PL CIs under Nonregularity, Boundaries, and Model Uncertainty

• When sampling distributions are asymmetric, non-Gaussian, or near boundaries, the profile log-likelihood may be flat or non-quadratic. In such settings, standard cutoff values from $\chi^2_1$ may not provide correct coverage, and the Feldman–Cousins or Neyman belt procedures (using Monte Carlo simulations to empirically calibrate cutoffs) may be required (Herold et al., 14 Aug 2024, Barua et al., 14 Aug 2025).
• Model-averaged PL CIs seek to account for model-selection uncertainty via weighted combinations of PL CIs from candidate submodels, but simulation and analysis show such intervals can substantially undercover when model dimension is moderate to high (Kabaila et al., 2014).
• Advanced bias correction techniques, such as median correction in the inversion of the likelihood ratio, yield tail-symmetric confidence curves and achieve third-order accuracy for one-dimensional models (Blasi et al., 2016).

Relation to Bayesian HPD Intervals

PL CIs and Bayesian HPD intervals are closely analogous: both select the "highest-density" region with likelihood or posterior above a fixed threshold, both minimize interval length under constraints, and both are invariant under monotonic reparameterization. For unimodal distributions and in regular settings, PL CIs and HPD intervals are numerically and theoretically similar (Venu, 9 Dec 2024).

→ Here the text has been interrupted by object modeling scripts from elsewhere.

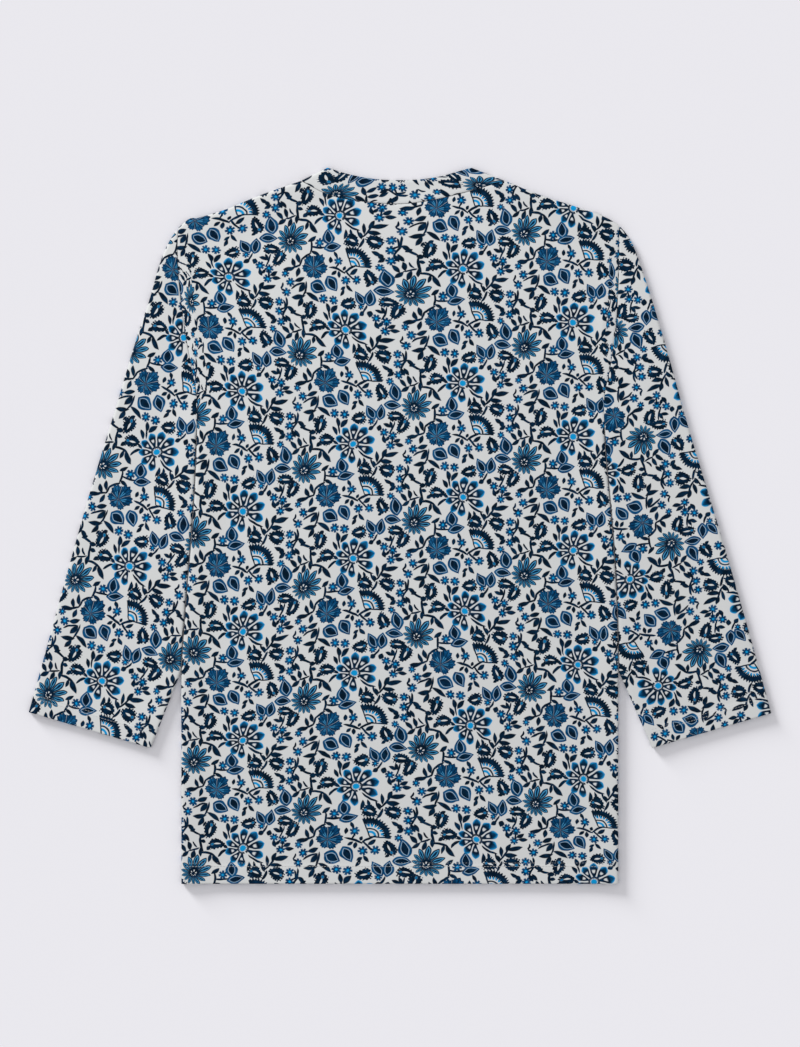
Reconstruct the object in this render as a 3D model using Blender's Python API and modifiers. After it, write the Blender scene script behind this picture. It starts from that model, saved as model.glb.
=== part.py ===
"""A mandarin collar top with set-in three-quarter sleeves, laid flat with its back upward.

X runs across the garment, Y up its length to the collar, Z up from the surface it lies on. The
origin is at the middle of its footprint, on that surface. Each cloth piece is an open surface, the
side of the cloth that faces out, with a wall turned inwards from it. Upper and lower layers lie on
each other, and they part a little where the cloth turns over at the side seams, the shoulders, the
sleeves' folds and the ends of the collar's flattened ring.
"""
import bpy
import numpy as np

NAME = "mandarin_collar_top"
MM = 0.001

# Cloth, in millimetres
WALL = 1.2  # one layer of jersey with its loft
HEM_WALL = 1.8  # the jersey turned up on itself
COLLAR_WALL = 1.4  # the band, jersey inside and out
LAYER_GAP = 0.7  # air between two layers that lie on each other
SEAM_GAP = 0.3  # between two pieces that are sewn together
SIDE_GAP = 0.9  # between a sleeve's inner fold and the side seam beside it
SEAM_HALF_GAP = 0.27  # from the side seam's middle height to each panel's edge
CORNER_GAP = 1.3  # more between collar and panels just at the neck's two corners
CORNER_REACH = 5.0

# Heights of the folded edges, in millimetres
BODY_CREST = 5.6  # a little above the sleeves, so that the side seam stands over them
SLEEVE_CREST = 4.8
COLLAR_CREST = 4.8
ROLL = 2.6  # how far in from an edge the cloth has turned over
CREST_SPREAD = 20.0  # how far in from there the layers close up again
LEAD = 0.5  # the upright start of the turn, above the side seam
LEAD_IN = 0.04  # how far in it leans
SEAM_LEVEL = BODY_CREST / 2

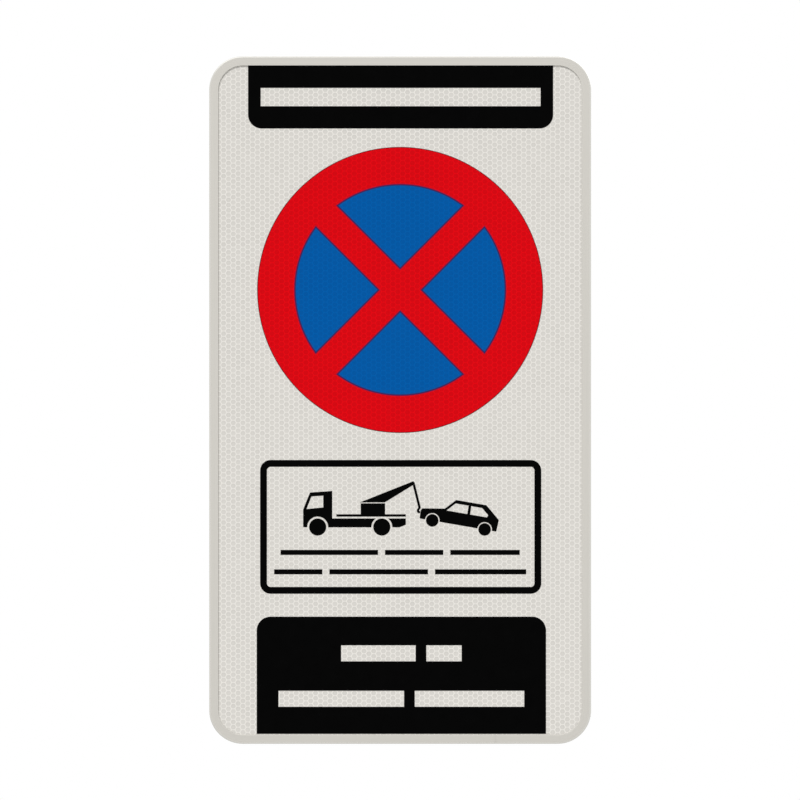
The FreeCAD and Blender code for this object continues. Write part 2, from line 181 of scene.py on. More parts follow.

7. Applications and Empirical Performance

Empirical studies demonstrate the breadth and effectiveness of PL CIs:

• In nonlinear dynamic ODE models, PL CIs and prediction bands remain tractable and allow reliable, interpretable observability analysis even with non-identifiable parameters (Kreutz et al., 2011).
• In symbolic regression, PL CIs adapt to model nonlinearity and curvature, yielding honest, asymmetric, and generally broader intervals compared to linear approximations (Franca et al., 2022).
• In spatial statistics (Gaussian geostatistics with Matérn or anisotropic covariance), PL CIs offer nominal coverage for both regression and spatial parameters where standard intervals fail, and GPU-based implementations make them feasible for large datasets (Xu et al., 2023).
• In extreme value theory, PL CIs for quantiles of GEV and its submodels provide substantially improved coverage, especially for skewed or small sample scenarios, and can be constructed using root-finding for the profile likelihood of the quantile (Bolívar et al., 2010).

Domain/Model	PL CI Coverage	Wald CI Coverage	Notable Features
Nonlinear ODEs, symbolic regression	~nominal	Undercoverage	Robust to nonlinearity, non-identifiability
Geostatistics (Matérn models)	0.76 – 0.97 (nominal=0.80)	0.17 – 0.78	Effective for poorly-identified covariance params
Extreme Value GEV quantiles	Maintains nominal	Undercoverage	Better right-tail quantile protection

• (Kreutz et al., 2011) — Dynamic models, ODE prediction/validation PL, confidence bands, non-identifiability
• (Deville, 3 Apr 2024) — Algorithmic, geometric, and ODE-based constructions
• (Xu et al., 2023) — High-dimensional Gaussian geostatistics, GPU computation, empirical coverage
• (Franca et al., 2022) — Symbolic regression, nonlinear model uncertainty
• (Bolívar et al., 2010) — Extreme value theory, quantiles, small-sample asymmetry
• (Filimonov et al., 2016) — Modified profile likelihood, high-order corrections
• (Venu, 9 Dec 2024) — Equivalence to HPD intervals, properties
• (Herold et al., 14 Aug 2024, Barua et al., 14 Aug 2025) — Cosmology, Feldman–Cousins, non-Gaussian/posterior regimes
• (Fischer et al., 2020, Ionides et al., 2016) — Robust and computationally efficient optimization for PL CIs
• (Blasi et al., 2016) — Median bias correction and tail-symmetric confidence curves
• (Kabaila et al., 2014) — Model-averaged PL CIs and coverage pitfalls

Summary

Profile likelihood confidence intervals provide a rigorous, theoretically justified, and empirically robust method for frequentist uncertainty quantification in high-dimensional, nonlinear, and complex parametric models, incorporating nuisance parameters via maximization rather than marginalization. Their practical computation may be numerically intensive but is enabled by modern optimization and parallel computing techniques. Coverage properties surpass those of standard local (Wald) intervals in many practical settings, and their formal relationship to HPD intervals embeds them as a core tool in both frequentist and comparative Bayesian inference.